Its a very hard situation. I myself am an army wife. My husband is deployed at this very moment. To be honest my main worry is his saftey now. While he was in basic and ait I was always worried about cheating. But that worry faded away with time. It is actually pretty hard to hold a realationship or have one with another solider in your unit. My friend is also in the army and dating a guy in her unit. Even.though they are in the same place they are given.no time together. As long as you trust your boyfriend you will be just fine. Communication is key. Keep in touch as often as you can. A main reason why military people cheat is because they dont feel cared about by their significant other. Keep the bond strong with phone calls, emails, letters, and packages.
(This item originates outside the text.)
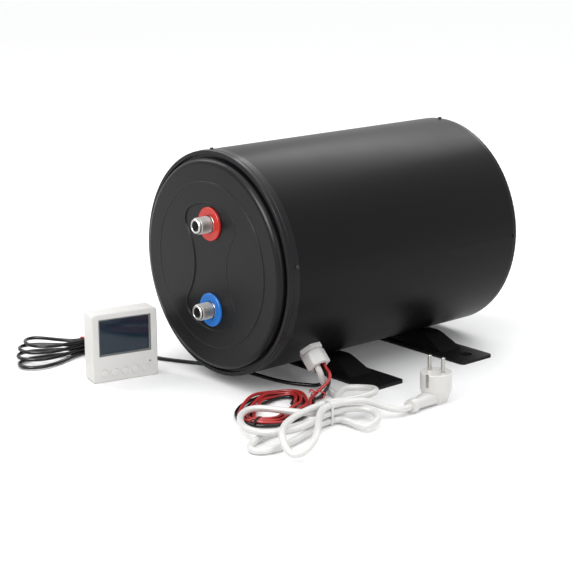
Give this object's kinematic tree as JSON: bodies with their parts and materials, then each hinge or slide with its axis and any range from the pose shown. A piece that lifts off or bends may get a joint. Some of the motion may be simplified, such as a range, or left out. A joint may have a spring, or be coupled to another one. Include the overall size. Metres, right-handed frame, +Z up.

If you cant make it work when hes gone for short periods of time you will never make it through a 12 month deployment. Goodluck!

Answer #14

Tell him that you trust him 100% But if he mess’s up then basically kiss you good bye. No need to be jealous of any girl, b.c you know your awesome! If he cheats her cheats… you cant stop a cheater so just hope your bfs a good one =)

Answer #15

No worries. It’s unlikely that your boyfriend is screwing around. He’s too busy being lobotomized by your country’s military. Rest assured he’ll come back a trustworthy, hardworking, faithful robot that you’ll at times fail to recognize. Don’t be afraid though, I’m only babbling about conspiracy theories. Truth is, he’s too busy to be thinking about T&A of any kind during rotation. That’s a very demanding portion of military ops. Stop being paranoid.